I had one of the best evenings of my life.  I gushed for days to anyone who would listen, about how amazing these two people were, how much I wanted to see us being friends, how incredible I found the conversation and the comfort levels to be.  I got the message from them that they had enjoyed the evening as well and I was walking on air.  I had not only succeeded, but I had hope of friendship, or at least people I could have conversations with!

That one step taken in courage, that one insistence that I move my life forward from the depression and grief I was caught in, has paid off more than any other single act in my life.  Now, he and I are together, and in love.  Now, she and I are friends, and growing to be closer and closer friends all the time.  Now we talk of plans together that would throw our lives in together for a long-term relationship.  Now, I feel as if I've found the family I was looking for.

Rarely in my life have I been so happy.  Never have I been so completely content and at ease in a relationship.  Often I find myself thinking that if finding the pain I went through at the start of the year, the devastation of losing J and the death of all those dreams, hopes, and all the faith I had in him and our relationship... if going through all that was the price to pay to find Cw and Nw... I will never regret a single tear I shed.

For every tear shed,
I have found a smile.

For every break in the heart,
I have found healing compassion, understanding and love.

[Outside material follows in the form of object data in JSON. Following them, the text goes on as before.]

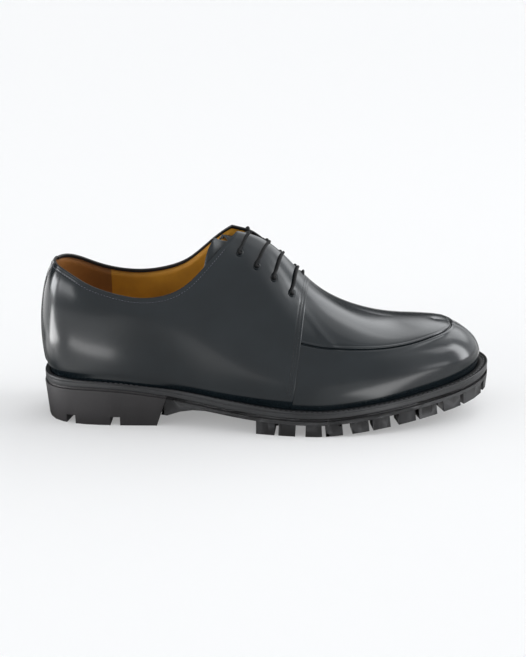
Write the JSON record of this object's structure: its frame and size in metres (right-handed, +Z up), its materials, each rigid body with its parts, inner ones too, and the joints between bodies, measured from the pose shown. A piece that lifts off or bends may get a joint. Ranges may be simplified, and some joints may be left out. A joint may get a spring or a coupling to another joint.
{
  "type": "dress shoe",
  "caption": "Right apron-front derby shoe in polished black leather, with a split toe, tan lining, a welt and a lugged rubber sole.",
  "frame": {"origin": "under the middle of the shoe's bounding box, on the floor it stands on", "axes": "+X to the toe, +Y to the big toe side, +Z up"},
  "size_m": [0.3028, 0.1092, 0.1289],
  "materials": {
    "leather": "polished smooth black calf",
    "lining": "matt tan lining leather",
    "welting": "satin black",
    "rubber": "matt black",
    "cord": "waxed black cotton"
  },
  "bodies": {
    "root": {"upper": "leather", "tongue": "leather", "insole": "lining", "welt": "welting", "midsole": "welting", "outsole": "rubber", "heel": "rubber", "lace_bar_1": "cord", "lace_bar_2": "cord", "lace_bar_3": "cord", "lace_bar_4": "cord"}
  },
  "joints": []
}
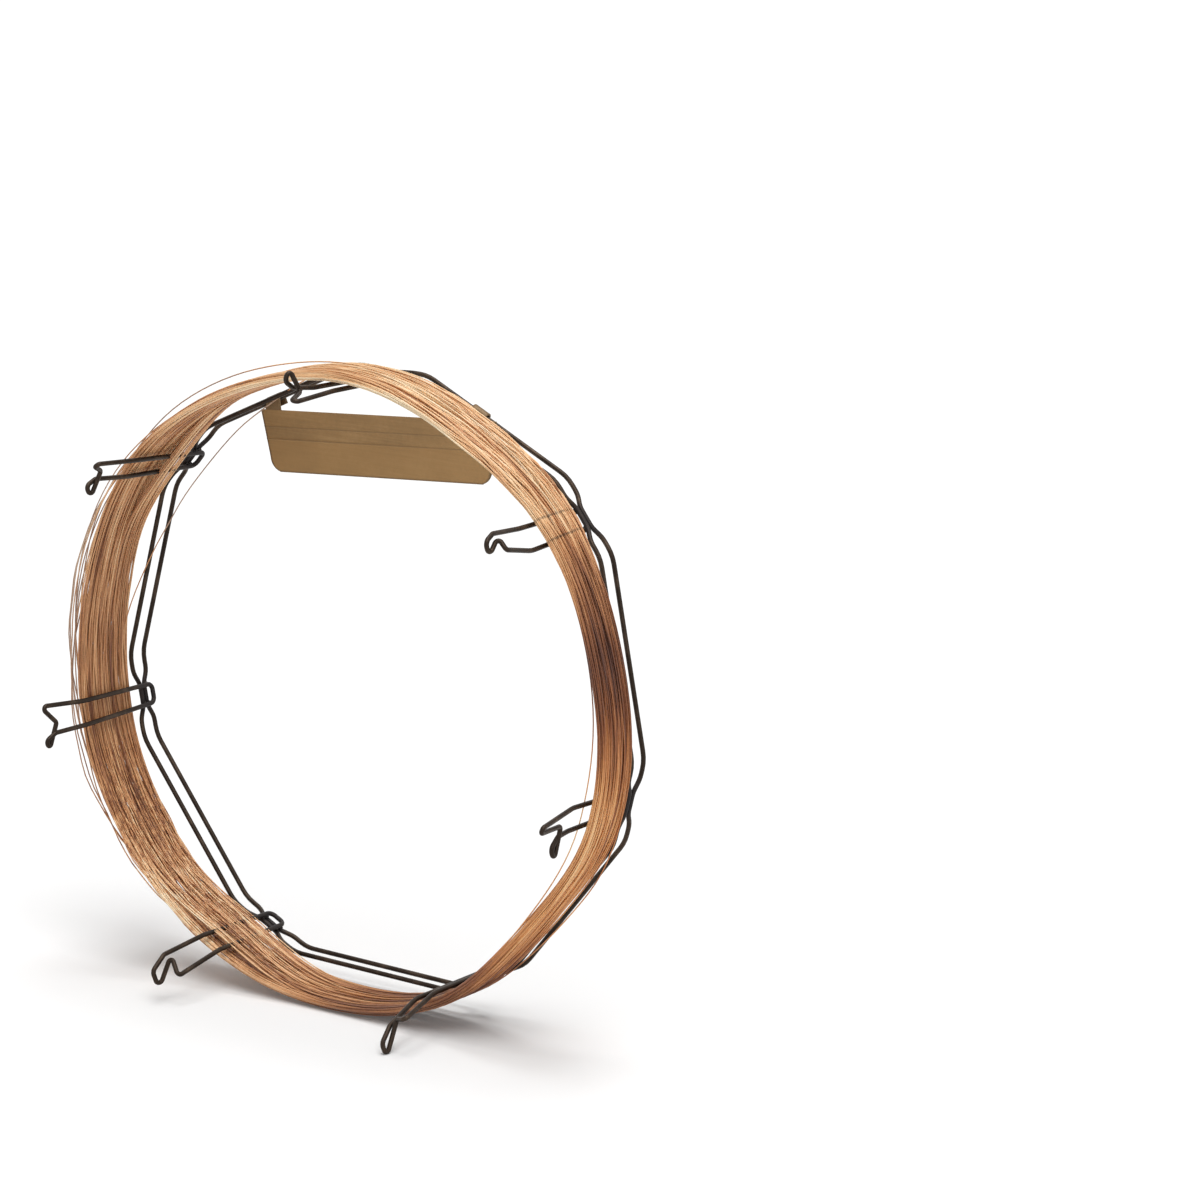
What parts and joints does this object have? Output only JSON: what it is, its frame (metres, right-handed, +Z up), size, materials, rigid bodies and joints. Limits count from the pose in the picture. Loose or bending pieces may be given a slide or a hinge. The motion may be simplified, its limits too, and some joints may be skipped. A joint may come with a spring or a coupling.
{
  "type": "gc capillary column",
  "caption": "Coated glass capillary wound in a ring on a polygonal wire cage with hairpin arms, standing on its rim, with a bare metal tag plate hooked inside the top.",
  "frame": {"origin": "level with the lowest point of its rim, under the middle of its box", "axes": "+Z up; +Y along the cage's axis, towards its rear ring wires; the arms point to -Y"},
  "size_m": [0.1706, 0.0494, 0.1721],
  "materials": {
    "dark_wire": "dark oxidised spring wire",
    "coated_glass": "copper-brown polyimide coating on fused silica",
    "plate_metal": "satin brown-olive sheet"
  },
  "bodies": {
    "root": {"front_ring_wire": "dark_wire", "rear_ring_wire": "dark_wire", "arm_top": "dark_wire", "arm_upper_left": "dark_wire", "arm_left": "dark_wire", "arm_lower_left": "dark_wire", "arm_lower_right": "dark_wire", "arm_right": "dark_wire", "arm_upper_right": "dark_wire", "capillary_winding": "coated_glass", "tag_plate": "plate_metal"}
  },
  "joints": []
}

For every endless night in pain,
I have found days of delight and nights of bliss.

For every shattered dream,
I have found an open, beautiful, and bountiful path laid before me.

Six months has taken me from a place where I was ready to end life, to a place where I wake up each day excited to see what comes next, and where I lay down each night with a smile at the stunning beauty of where I find myself.

Pray the gods it never ends.

And Cw, when you read this... when I say thank you, without an obvious reason... this is what I'm thanking you for.  It still doesn't express just how much you mean to me, or how much you've brought to my life.  Thank you, for all of this and so much more.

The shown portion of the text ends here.